— START —
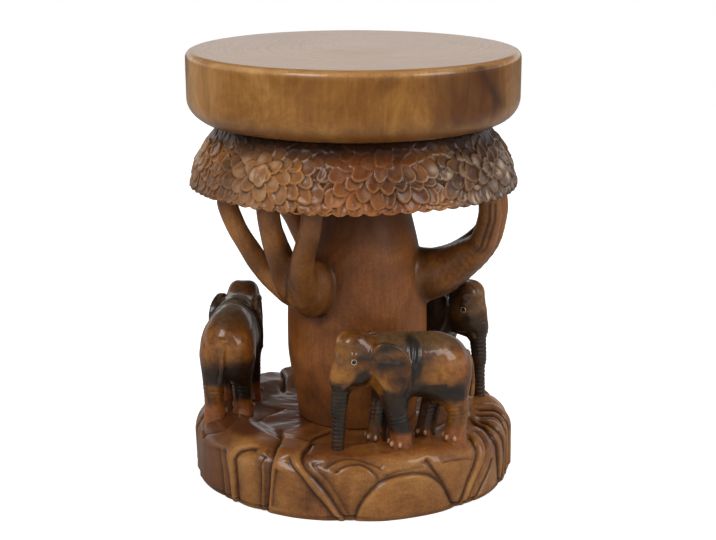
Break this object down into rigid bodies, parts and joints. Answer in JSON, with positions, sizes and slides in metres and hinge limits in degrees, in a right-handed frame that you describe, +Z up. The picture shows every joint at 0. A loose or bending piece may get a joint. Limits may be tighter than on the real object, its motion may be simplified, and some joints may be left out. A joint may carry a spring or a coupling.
{
  "type": "carved elephant stool",
  "caption": "Round wooden stool carved as a tree on a mound of roots, with walking elephants under a dome of leaves and a thick flat seat.",
  "frame": {"origin": "centre of the base's underside, on the floor", "axes": "+Z up along the seat's and the base's common axis, -Y towards the front, where one elephant shows its side"},
  "size_m": [0.344, 0.344, 0.45],
  "materials": {
    "seat_wood": "clear lacquer over pale sapwood and darker heartwood",
    "leaf_wood": "stained, carved and lacquered",
    "stem_wood": "stained and lacquered, satin",
    "base_wood": "stained, carved and lacquered, gloss",
    "elephant_wood": "scorched, stained and lacquered, gloss",
    "eye_bead": "polished bead, dark centre in a pale ring",
    "dowel_wood": "plain turned dowel"
  },
  "bodies": {
    "root": {"seat": "seat_wood", "canopy": "leaf_wood", "trunk": "stem_wood", "base": "base_wood", "limbs_left": "stem_wood", "limbs_right": "stem_wood", "limbs_rear": "stem_wood", "elephant_front": "elephant_wood", "elephant_left": "elephant_wood", "elephant_right": "elephant_wood", "eyes_front": "eye_bead", "eyes_left": "eye_bead", "eyes_right": "eye_bead", "seat_dowels": "dowel_wood", "limb_dowels": "dowel_wood", "foot_pegs": "dowel_wood"}
  },
  "joints": []
}
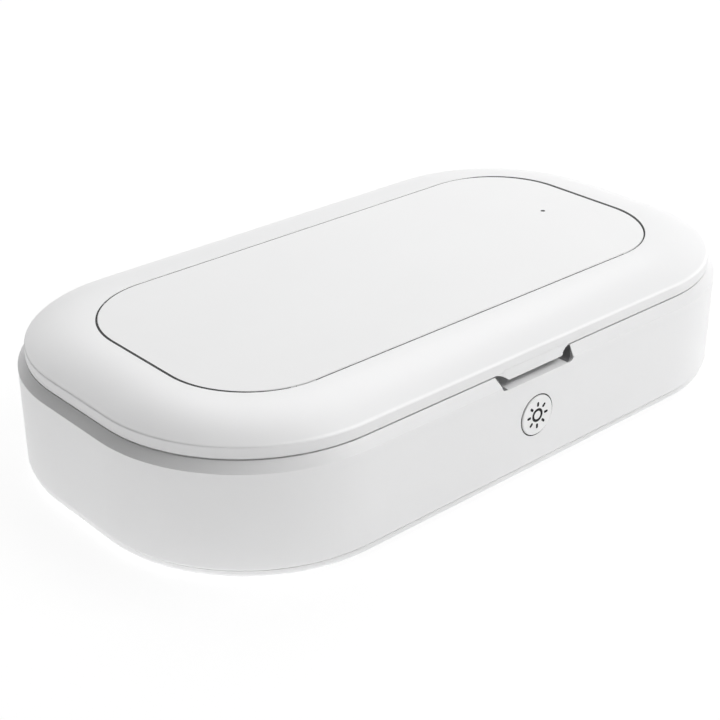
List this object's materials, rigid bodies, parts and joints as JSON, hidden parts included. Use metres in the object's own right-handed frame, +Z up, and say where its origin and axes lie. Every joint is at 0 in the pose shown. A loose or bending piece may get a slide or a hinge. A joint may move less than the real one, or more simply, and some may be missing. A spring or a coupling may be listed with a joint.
{
  "type": "uv sanitizer box for phones",
  "caption": "White rounded box with a hinged domed lid and flat charging pad, finger notch, front push button, UV lamps and a wire rack inside, and a USB power inlet at the rear.",
  "frame": {"origin": "middle of the box's footprint, on the surface that its feet stand on", "axes": "+X to the right along the long side, +Y to the rear where the hinges and the power inlet are, +Z up; the button and finger notch face -Y"},
  "size_m": [0.228, 0.1284, 0.0456],
  "materials": {
    "shell_white": "satin white moulding",
    "panel_white": "fine matt white",
    "button_white": "satin white with a dark printed icon",
    "liner_grey": "satin light grey moulding",
    "foot_rubber": "matt grey elastomer",
    "seal_rubber": "soft grey silicone",
    "steel": "plated steel",
    "reflector_aluminium": "bright rolled sheet",
    "lamp_glass": "clear quartz tube",
    "lamp_cap_white": "white ceramic and nylon",
    "rack_chrome": "bright plated wire",
    "board_green": "solder-masked board",
    "part_black": "matt black moulding",
    "plunger_grey": "matt",
    "core_grey": "matt ferrite",
    "coil_copper": "enamelled copper wire",
    "magnet_nickel": "nickel plated",
    "light_clear": "clear moulding"
  },
  "bodies": {
    "base": {"base_shell": "shell_white", "bottom_cover": "shell_white", "rubber_feet": "foot_rubber", "cover_screws": "steel", "chamber_tray": "liner_grey", "chamber_seal": "seal_rubber", "lid_bumpers": "foot_rubber", "lower_reflector": "reflector_aluminium", "lower_uv_lamp": "lamp_glass", "lower_lamp_caps": "lamp_cap_white", "lower_lamp_clips": "lamp_cap_white", "phone_rack": "rack_chrome", "control_board": "board_green", "lamp_transformer": "core_grey", "board_screws": "steel", "usb_socket": "steel", "usb_tongue": "part_black", "button_board": "board_green", "button_screws": "steel", "tact_switch": "part_black", "lid_sensor": "part_black", "base_magnets": "magnet_nickel", "hinge_pins": "steel"},
    "button": {"power_button": "button_white", "switch_plunger": "plunger_grey"},
    "lid": {"lid_shell": "shell_white", "top_panel": "panel_white", "panel_light_pipe": "light_clear", "charging_coil": "coil_copper", "coil_shield": "core_grey", "charging_board": "board_green", "charger_screws": "steel", "lid_liner": "liner_grey", "upper_reflector": "reflector_aluminium", "upper_uv_lamp": "lamp_glass", "upper_lamp_caps": "lamp_cap_white", "upper_lamp_clips": "lamp_cap_white", "lid_magnets": "magnet_nickel", "lid_screws": "steel"}
  },
  "joints": [
    {"name": "lid_hinge", "type": "hinge", "parent": "base", "child": "lid", "pos_m": [0, 0.0616, 0.0375], "axis": [-1, 0, 0], "range_deg": [0, 105]},
    {"name": "button_press", "type": "slide", "parent": "base", "child": "button", "axis": [0, 1, 0], "range_m": [0, 0.0006], "stiffness_N_per_m": 2500, "springref_m": -0.0004}
  ]
}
— END —
### Exercise objective
Make an exact copy of all the data.

### Answer below
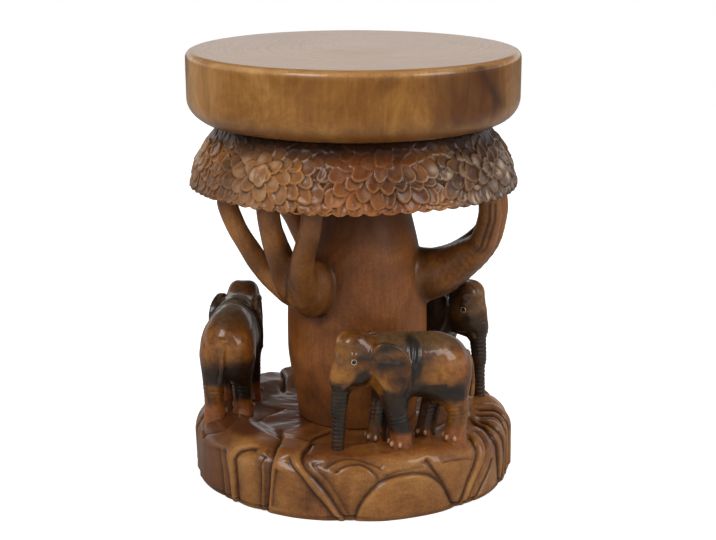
Break this object down into rigid bodies, parts and joints. Answer in JSON, with positions, sizes and slides in metres and hinge limits in degrees, in a right-handed frame that you describe, +Z up. The picture shows every joint at 0. A loose or bending piece may get a joint. Limits may be tighter than on the real object, its motion may be simplified, and some joints may be left out. A joint may carry a spring or a coupling.
{
  "type": "carved elephant stool",
  "caption": "Round wooden stool carved as a tree on a mound of roots, with walking elephants under a dome of leaves and a thick flat seat.",
  "frame": {"origin": "centre of the base's underside, on the floor", "axes": "+Z up along the seat's and the base's common axis, -Y towards the front, where one elephant shows its side"},
  "size_m": [0.344, 0.344, 0.45],
  "materials": {
    "seat_wood": "clear lacquer over pale sapwood and darker heartwood",
    "leaf_wood": "stained, carved and lacquered",
    "stem_wood": "stained and lacquered, satin",
    "base_wood": "stained, carved and lacquered, gloss",
    "elephant_wood": "scorched, stained and lacquered, gloss",
    "eye_bead": "polished bead, dark centre in a pale ring",
    "dowel_wood": "plain turned dowel"
  },
  "bodies": {
    "root": {"seat": "seat_wood", "canopy": "leaf_wood", "trunk": "stem_wood", "base": "base_wood", "limbs_left": "stem_wood", "limbs_right": "stem_wood", "limbs_rear": "stem_wood", "elephant_front": "elephant_wood", "elephant_left": "elephant_wood", "elephant_right": "elephant_wood", "eyes_front": "eye_bead", "eyes_left": "eye_bead", "eyes_right": "eye_bead", "seat_dowels": "dowel_wood", "limb_dowels": "dowel_wood", "foot_pegs": "dowel_wood"}
  },
  "joints": []
}
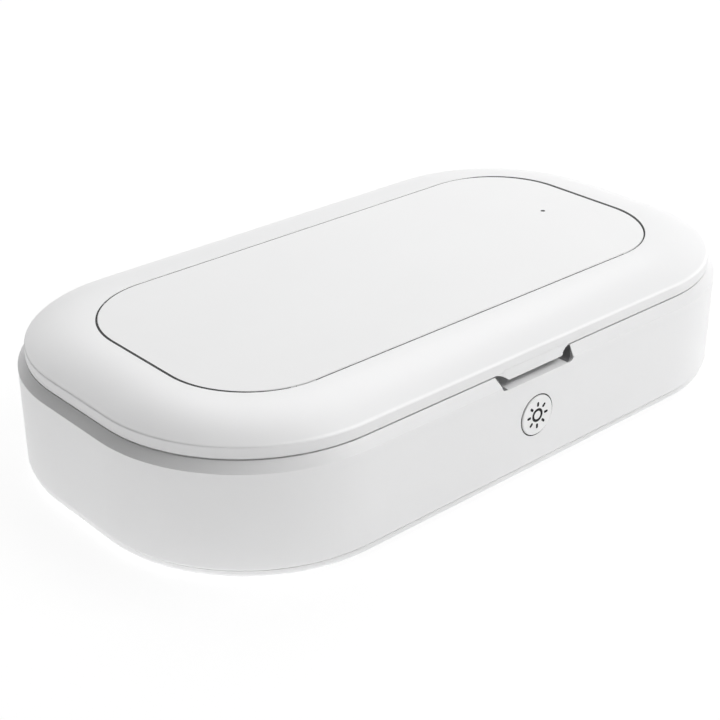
List this object's materials, rigid bodies, parts and joints as JSON, hidden parts included. Use metres in the object's own right-handed frame, +Z up, and say where its origin and axes lie. Every joint is at 0 in the pose shown. A loose or bending piece may get a slide or a hinge. A joint may move less than the real one, or more simply, and some may be missing. A spring or a coupling may be listed with a joint.
{
  "type": "uv sanitizer box for phones",
  "caption": "White rounded box with a hinged domed lid and flat charging pad, finger notch, front push button, UV lamps and a wire rack inside, and a USB power inlet at the rear.",
  "frame": {"origin": "middle of the box's footprint, on the surface that its feet stand on", "axes": "+X to the right along the long side, +Y to the rear where the hinges and the power inlet are, +Z up; the button and finger notch face -Y"},
  "size_m": [0.228, 0.1284, 0.0456],
  "materials": {
    "shell_white": "satin white moulding",
    "panel_white": "fine matt white",
    "button_white": "satin white with a dark printed icon",
    "liner_grey": "satin light grey moulding",
    "foot_rubber": "matt grey elastomer",
    "seal_rubber": "soft grey silicone",
    "steel": "plated steel",
    "reflector_aluminium": "bright rolled sheet",
    "lamp_glass": "clear quartz tube",
    "lamp_cap_white": "white ceramic and nylon",
    "rack_chrome": "bright plated wire",
    "board_green": "solder-masked board",
    "part_black": "matt black moulding",
    "plunger_grey": "matt",
    "core_grey": "matt ferrite",
    "coil_copper": "enamelled copper wire",
    "magnet_nickel": "nickel plated",
    "light_clear": "clear moulding"
  },
  "bodies": {
    "base": {"base_shell": "shell_white", "bottom_cover": "shell_white", "rubber_feet": "foot_rubber", "cover_screws": "steel", "chamber_tray": "liner_grey", "chamber_seal": "seal_rubber", "lid_bumpers": "foot_rubber", "lower_reflector": "reflector_aluminium", "lower_uv_lamp": "lamp_glass", "lower_lamp_caps": "lamp_cap_white", "lower_lamp_clips": "lamp_cap_white", "phone_rack": "rack_chrome", "control_board": "board_green", "lamp_transformer": "core_grey", "board_screws": "steel", "usb_socket": "steel", "usb_tongue": "part_black", "button_board": "board_green", "button_screws": "steel", "tact_switch": "part_black", "lid_sensor": "part_black", "base_magnets": "magnet_nickel", "hinge_pins": "steel"},
    "button": {"power_button": "button_white", "switch_plunger": "plunger_grey"},
    "lid": {"lid_shell": "shell_white", "top_panel": "panel_white", "panel_light_pipe": "light_clear", "charging_coil": "coil_copper", "coil_shield": "core_grey", "charging_board": "board_green", "charger_screws": "steel", "lid_liner": "liner_grey", "upper_reflector": "reflector_aluminium", "upper_uv_lamp": "lamp_glass", "upper_lamp_caps": "lamp_cap_white", "upper_lamp_clips": "lamp_cap_white", "lid_magnets": "magnet_nickel", "lid_screws": "steel"}
  },
  "joints": [
    {"name": "lid_hinge", "type": "hinge", "parent": "base", "child": "lid", "pos_m": [0, 0.0616, 0.0375], "axis": [-1, 0, 0], "range_deg": [0, 105]},
    {"name": "button_press", "type": "slide", "parent": "base", "child": "button", "axis": [0, 1, 0], "range_m": [0, 0.0006], "stiffness_N_per_m": 2500, "springref_m": -0.0004}
  ]
}